- OBJECTIVE -
Return the records, each one exactly as written.

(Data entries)
================================

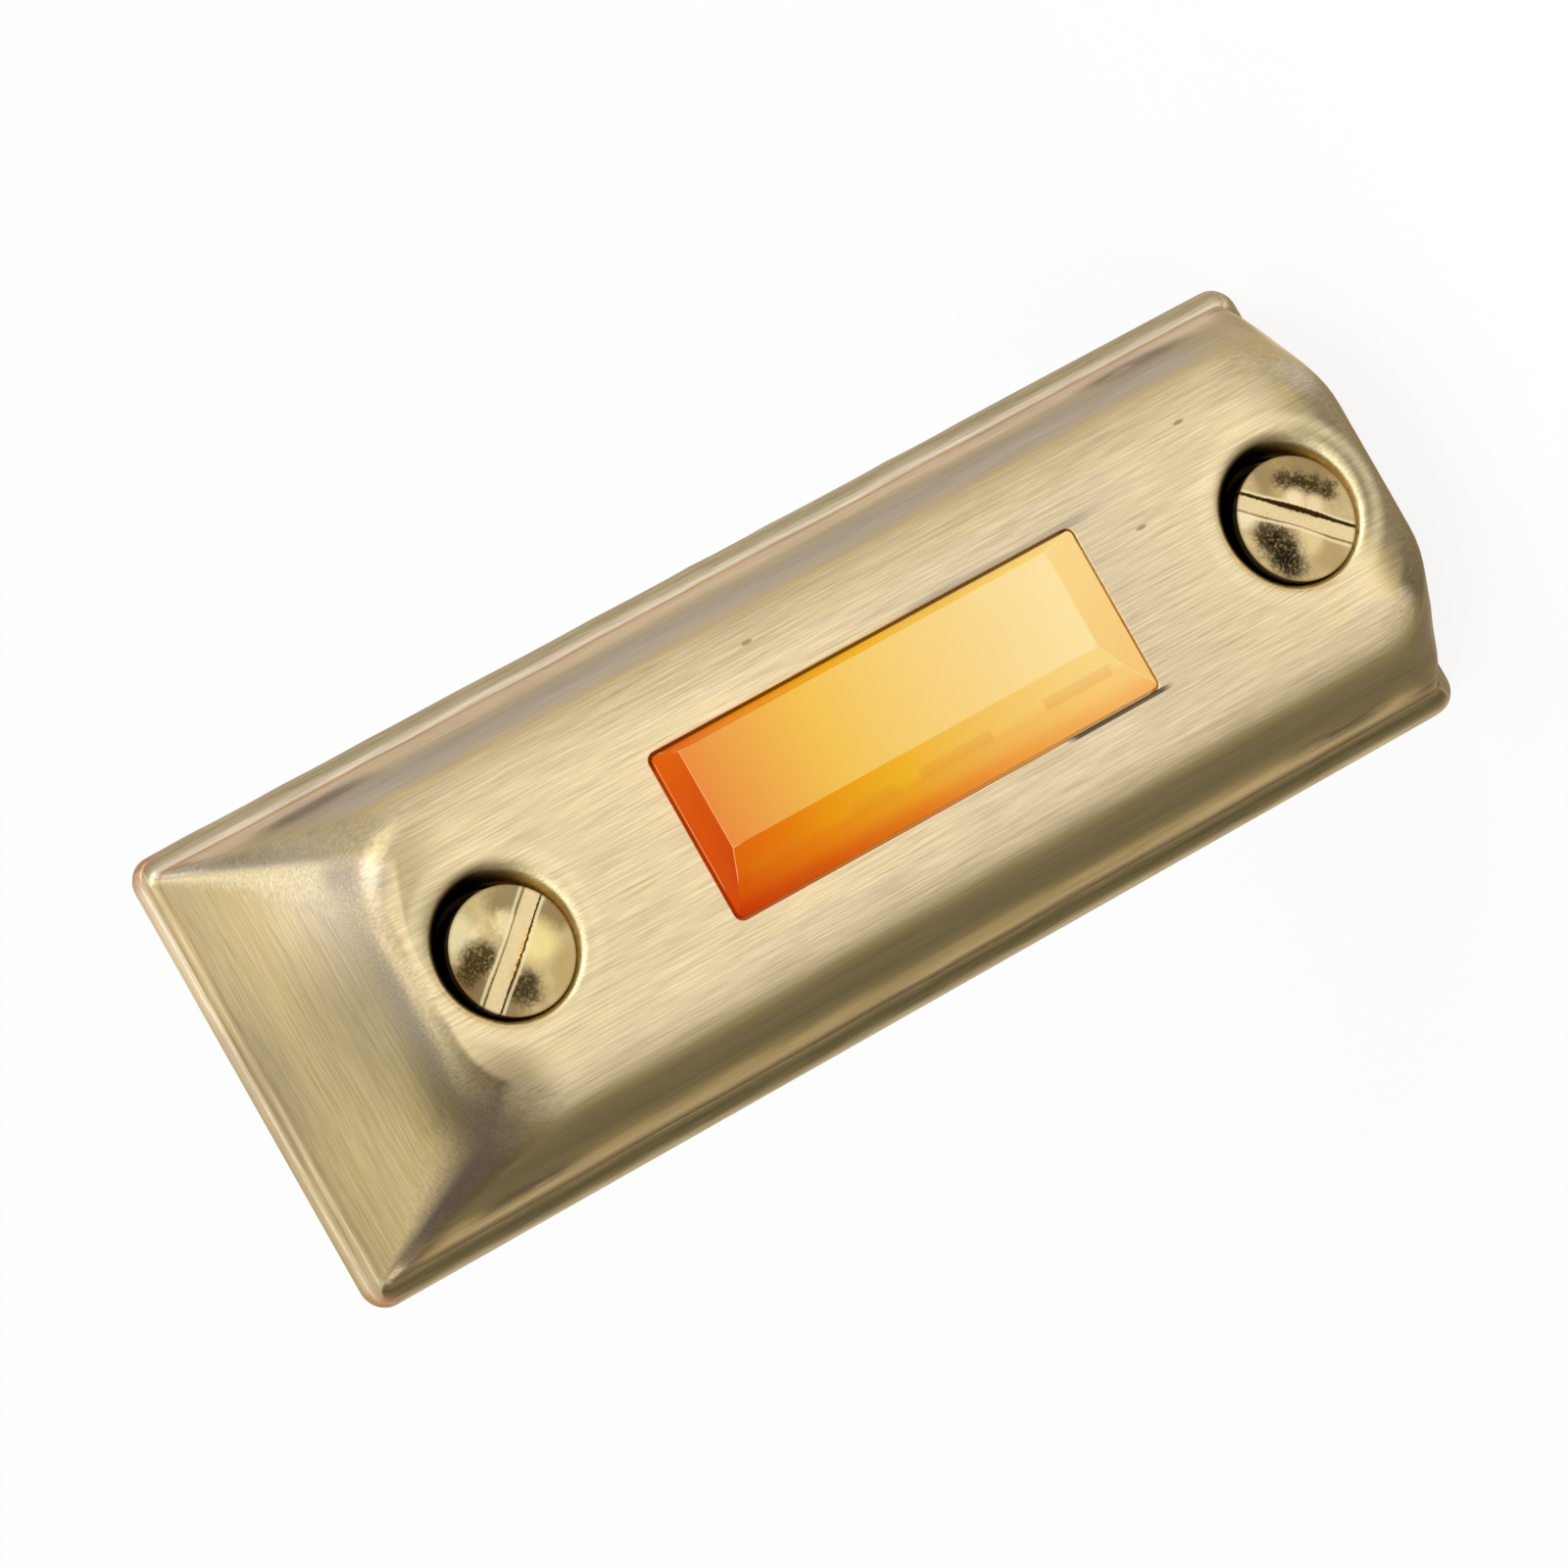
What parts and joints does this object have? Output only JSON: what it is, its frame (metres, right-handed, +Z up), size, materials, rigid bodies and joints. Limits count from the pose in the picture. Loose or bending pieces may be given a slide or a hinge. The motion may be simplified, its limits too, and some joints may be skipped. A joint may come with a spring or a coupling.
{
  "type": "doorbell push button",
  "caption": "Surface-mounted lighted doorbell push: oblong pressed antique-brass cover, amber push bar, slotted screws in wells, wiring bay behind",
  "frame": {"origin": "middle of the cover's rim, on the wall plane", "axes": "+Z up along the plate's length, -Y out of the wall towards the person, +X across to the right seen from the front, +Y into the wall"},
  "size_m": [0.0254, 0.0289, 0.07],
  "materials": {
    "antique_brass": "pressed sheet brass, brushed and toned to antique, darker along its ends and folds",
    "polished_brass": "polished brass with tarnish patches",
    "amber_plastic": "translucent amber moulding, glossy",
    "black_plastic": "black moulding, fine matt",
    "contact_brass": "bright spring brass",
    "silver": "bright silver contact",
    "spring_steel": "drawn spring wire",
    "terminal_steel": "zinc-plated steel",
    "board": "laminated paper board",
    "lamp_lens": "clear tinted lamp lens",
    "resistor_body": "coated resistor body",
    "diode_body": "glassy diode body",
    "tinned_wire": "tinned wire"
  },
  "bodies": {
    "housing": {"cover": "antique_brass", "mounting_screw_upper": "polished_brass", "mounting_screw_lower": "polished_brass", "base": "black_plastic", "circuit_board": "board", "resistor": "resistor_body", "diode": "diode_body", "contact_strip_upper": "contact_brass", "contact_strip_lower": "contact_brass", "contact_point_upper": "silver", "contact_point_lower": "silver", "terminal_bush_upper": "contact_brass", "terminal_bush_lower": "contact_brass", "terminal_washer_upper": "terminal_steel", "terminal_washer_lower": "terminal_steel", "terminal_screw_upper": "terminal_steel", "terminal_screw_lower": "terminal_steel", "return_spring_upper": "spring_steel", "return_spring_lower": "spring_steel", "lamp_upper": "lamp_lens", "lamp_lower": "lamp_lens", "jumper_upper": "tinned_wire", "jumper_lower": "tinned_wire"},
    "button": {"push_button": "amber_plastic", "contact_bridge": "contact_brass"}
  },
  "joints": [
    {"name": "button_press", "type": "slide", "parent": "housing", "child": "button", "axis": [0, 1, 0], "range_m": [0, 0.001], "stiffness_N_per_m": 500, "springref_m": -0.0015, "deforming": ["return_spring_upper", "return_spring_lower"]}
  ]
}
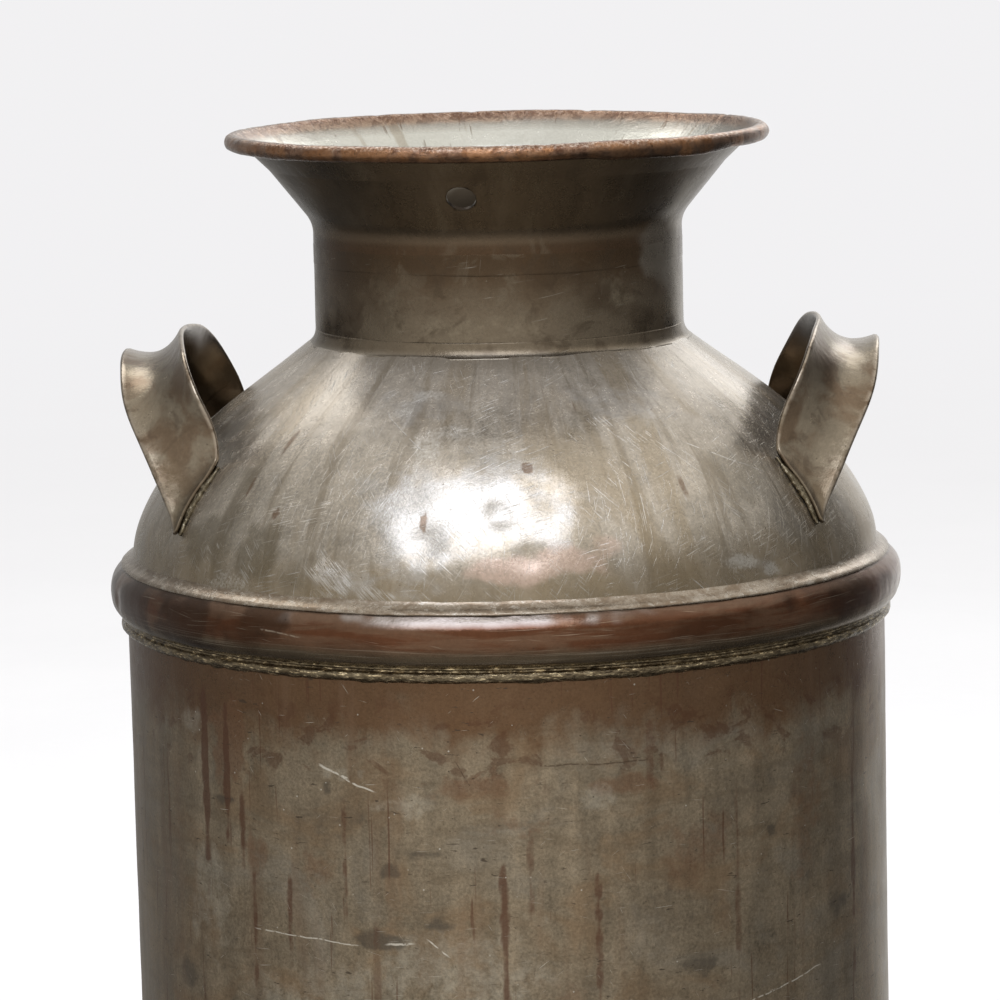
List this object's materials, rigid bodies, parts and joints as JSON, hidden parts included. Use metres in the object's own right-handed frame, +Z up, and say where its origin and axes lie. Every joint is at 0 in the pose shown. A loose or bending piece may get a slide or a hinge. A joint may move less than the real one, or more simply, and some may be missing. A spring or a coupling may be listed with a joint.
{
  "type": "milk can",
  "caption": "Tall steel dairy can: straight round body, domed breast under a rounded hoop, narrow neck, flared wired mouth and two fixed bail handles.",
  "frame": {"origin": "centre of the can on the plane it stands on", "axes": "+Z up along the can's axis towards the mouth; handles on +X and -X; the body's side seam on +Y"},
  "size_m": [0.3444, 0.3444, 0.61],
  "materials": {
    "body": "tarnished tinned steel sheet, satin, blotched grey-olive and brown, scratched",
    "bottom": "dull tinned steel, stained",
    "breast": "polished and tarnished tinned steel, warm grey, dented and finely scratched",
    "neck": "dark brown to olive tarnished steel, satin",
    "bell": "dark olive-brown outside, light grey tin inside, rough rust-brown pitted rim",
    "breast_hoop": "bare steel gone dark red-brown, satin sheen",
    "foot_hoop": "heavy steel band, worn dark brown, scuffed at the floor",
    "handle": "brown-grey satin steel, polished where hands go",
    "rim_wire": "drawn steel wire",
    "solder": "dull grey tin-lead solder, smeared and lumpy",
    "braze": "crusty yellow-grey braze, bright on its high spots"
  },
  "bodies": {
    "root": {"body_shell": "body", "side_seam_braze": "braze", "bottom_pan": "bottom", "bottom_solder": "solder", "foot_hoop": "foot_hoop", "foot_hoop_solder": "solder", "breast": "breast", "breast_hoop": "breast_hoop", "hoop_solder_upper": "solder", "hoop_solder_lower": "braze", "neck_tube": "neck", "neck_base_solder": "solder", "neck_top_solder": "solder", "bell": "bell", "rim_wire": "rim_wire", "handle_left": "handle", "handle_right": "handle", "handle_braze_left": "braze", "handle_braze_right": "braze"}
  },
  "joints": []
}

================================

- REPLY -
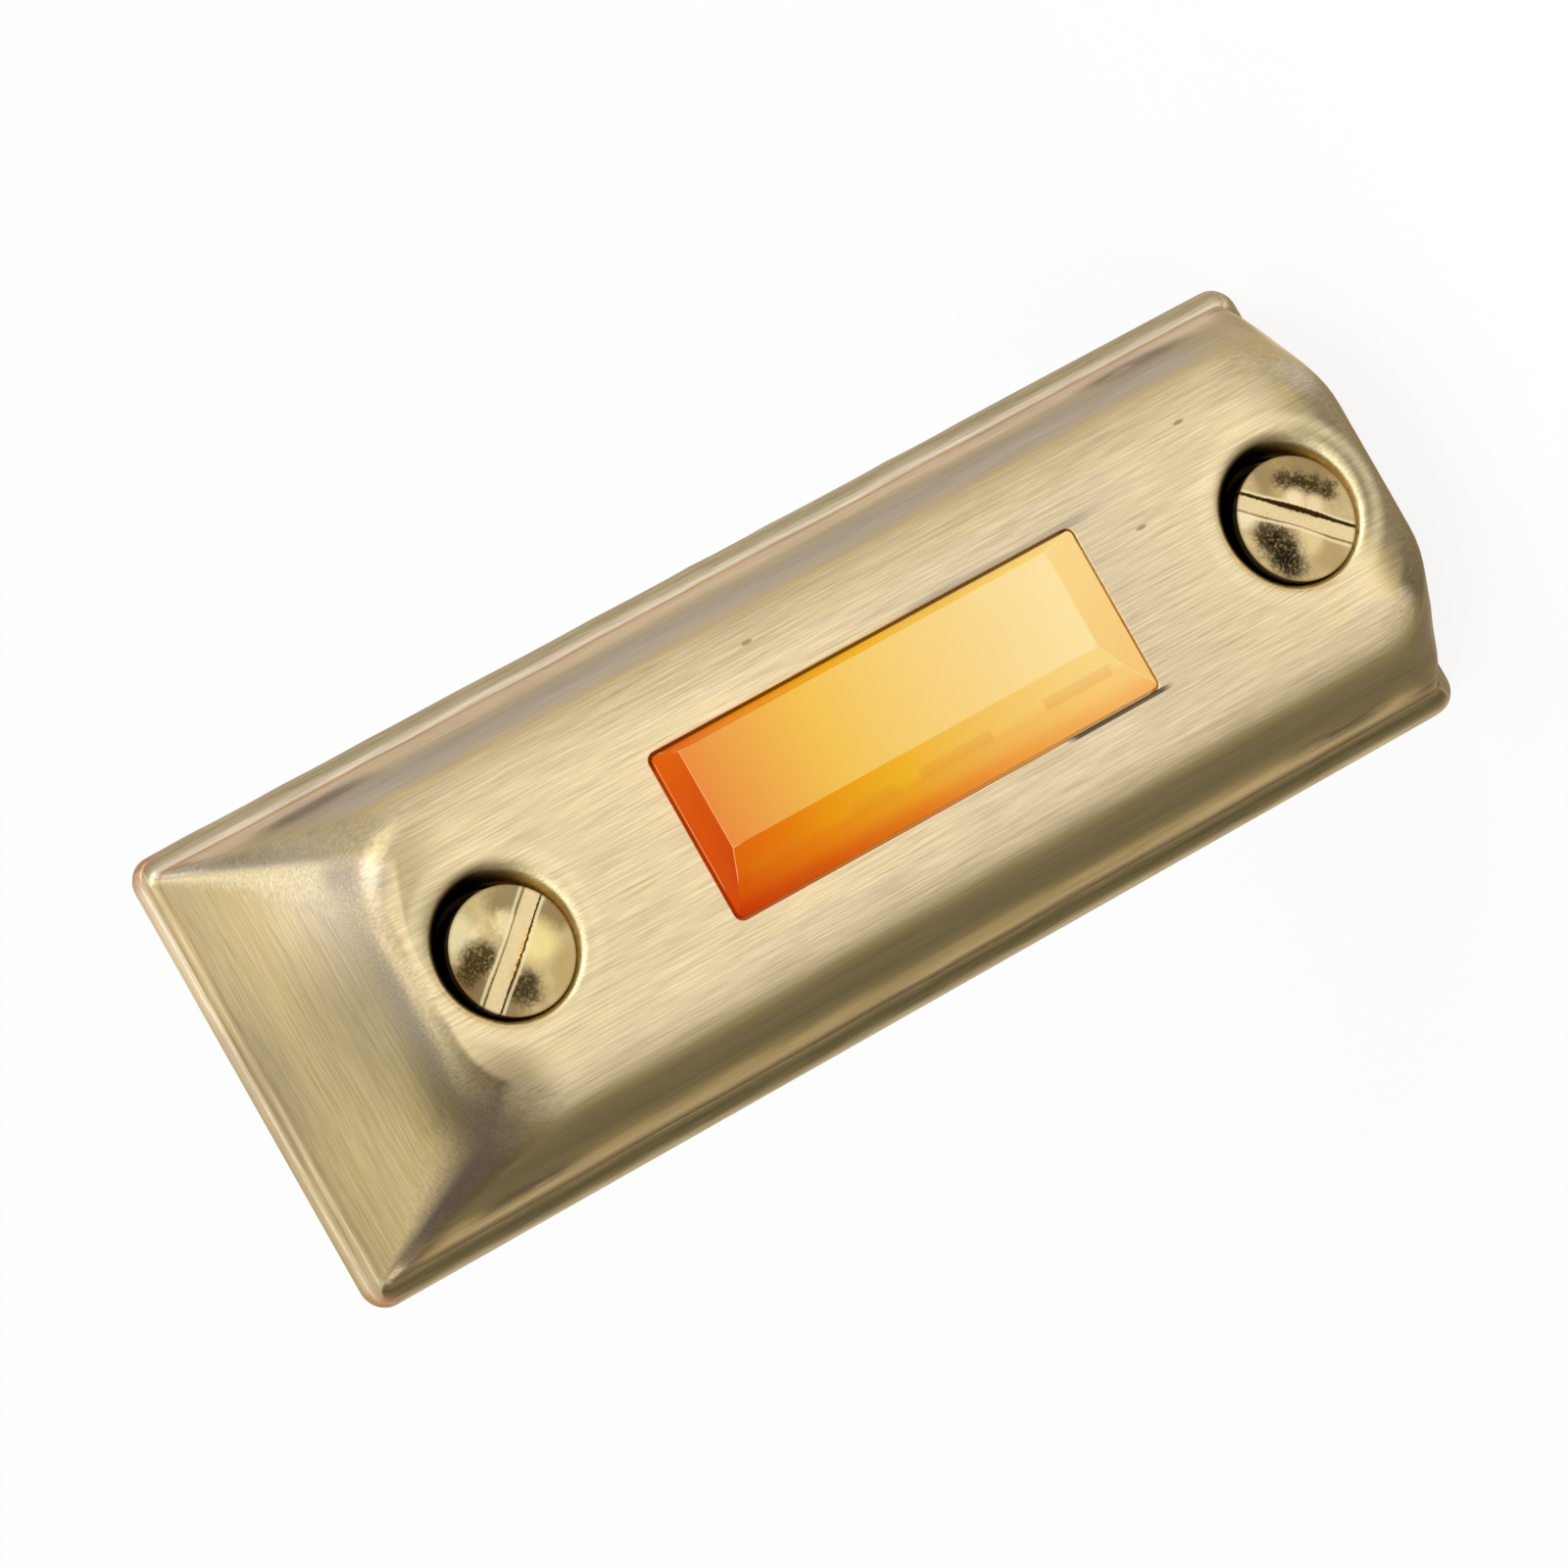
What parts and joints does this object have? Output only JSON: what it is, its frame (metres, right-handed, +Z up), size, materials, rigid bodies and joints. Limits count from the pose in the picture. Loose or bending pieces may be given a slide or a hinge. The motion may be simplified, its limits too, and some joints may be skipped. A joint may come with a spring or a coupling.
{
  "type": "doorbell push button",
  "caption": "Surface-mounted lighted doorbell push: oblong pressed antique-brass cover, amber push bar, slotted screws in wells, wiring bay behind",
  "frame": {"origin": "middle of the cover's rim, on the wall plane", "axes": "+Z up along the plate's length, -Y out of the wall towards the person, +X across to the right seen from the front, +Y into the wall"},
  "size_m": [0.0254, 0.0289, 0.07],
  "materials": {
    "antique_brass": "pressed sheet brass, brushed and toned to antique, darker along its ends and folds",
    "polished_brass": "polished brass with tarnish patches",
    "amber_plastic": "translucent amber moulding, glossy",
    "black_plastic": "black moulding, fine matt",
    "contact_brass": "bright spring brass",
    "silver": "bright silver contact",
    "spring_steel": "drawn spring wire",
    "terminal_steel": "zinc-plated steel",
    "board": "laminated paper board",
    "lamp_lens": "clear tinted lamp lens",
    "resistor_body": "coated resistor body",
    "diode_body": "glassy diode body",
    "tinned_wire": "tinned wire"
  },
  "bodies": {
    "housing": {"cover": "antique_brass", "mounting_screw_upper": "polished_brass", "mounting_screw_lower": "polished_brass", "base": "black_plastic", "circuit_board": "board", "resistor": "resistor_body", "diode": "diode_body", "contact_strip_upper": "contact_brass", "contact_strip_lower": "contact_brass", "contact_point_upper": "silver", "contact_point_lower": "silver", "terminal_bush_upper": "contact_brass", "terminal_bush_lower": "contact_brass", "terminal_washer_upper": "terminal_steel", "terminal_washer_lower": "terminal_steel", "terminal_screw_upper": "terminal_steel", "terminal_screw_lower": "terminal_steel", "return_spring_upper": "spring_steel", "return_spring_lower": "spring_steel", "lamp_upper": "lamp_lens", "lamp_lower": "lamp_lens", "jumper_upper": "tinned_wire", "jumper_lower": "tinned_wire"},
    "button": {"push_button": "amber_plastic", "contact_bridge": "contact_brass"}
  },
  "joints": [
    {"name": "button_press", "type": "slide", "parent": "housing", "child": "button", "axis": [0, 1, 0], "range_m": [0, 0.001], "stiffness_N_per_m": 500, "springref_m": -0.0015, "deforming": ["return_spring_upper", "return_spring_lower"]}
  ]
}
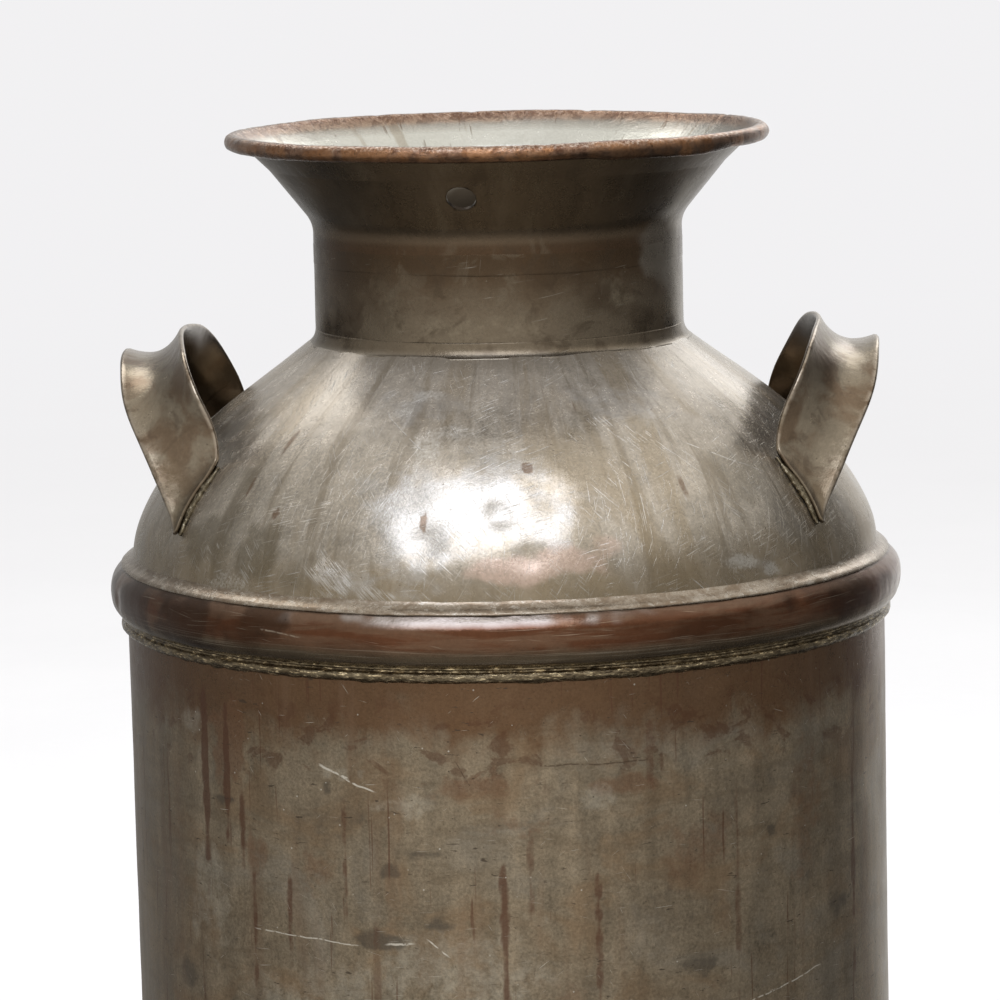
List this object's materials, rigid bodies, parts and joints as JSON, hidden parts included. Use metres in the object's own right-handed frame, +Z up, and say where its origin and axes lie. Every joint is at 0 in the pose shown. A loose or bending piece may get a slide or a hinge. A joint may move less than the real one, or more simply, and some may be missing. A spring or a coupling may be listed with a joint.
{
  "type": "milk can",
  "caption": "Tall steel dairy can: straight round body, domed breast under a rounded hoop, narrow neck, flared wired mouth and two fixed bail handles.",
  "frame": {"origin": "centre of the can on the plane it stands on", "axes": "+Z up along the can's axis towards the mouth; handles on +X and -X; the body's side seam on +Y"},
  "size_m": [0.3444, 0.3444, 0.61],
  "materials": {
    "body": "tarnished tinned steel sheet, satin, blotched grey-olive and brown, scratched",
    "bottom": "dull tinned steel, stained",
    "breast": "polished and tarnished tinned steel, warm grey, dented and finely scratched",
    "neck": "dark brown to olive tarnished steel, satin",
    "bell": "dark olive-brown outside, light grey tin inside, rough rust-brown pitted rim",
    "breast_hoop": "bare steel gone dark red-brown, satin sheen",
    "foot_hoop": "heavy steel band, worn dark brown, scuffed at the floor",
    "handle": "brown-grey satin steel, polished where hands go",
    "rim_wire": "drawn steel wire",
    "solder": "dull grey tin-lead solder, smeared and lumpy",
    "braze": "crusty yellow-grey braze, bright on its high spots"
  },
  "bodies": {
    "root": {"body_shell": "body", "side_seam_braze": "braze", "bottom_pan": "bottom", "bottom_solder": "solder", "foot_hoop": "foot_hoop", "foot_hoop_solder": "solder", "breast": "breast", "breast_hoop": "breast_hoop", "hoop_solder_upper": "solder", "hoop_solder_lower": "braze", "neck_tube": "neck", "neck_base_solder": "solder", "neck_top_solder": "solder", "bell": "bell", "rim_wire": "rim_wire", "handle_left": "handle", "handle_right": "handle", "handle_braze_left": "braze", "handle_braze_right": "braze"}
  },
  "joints": []
}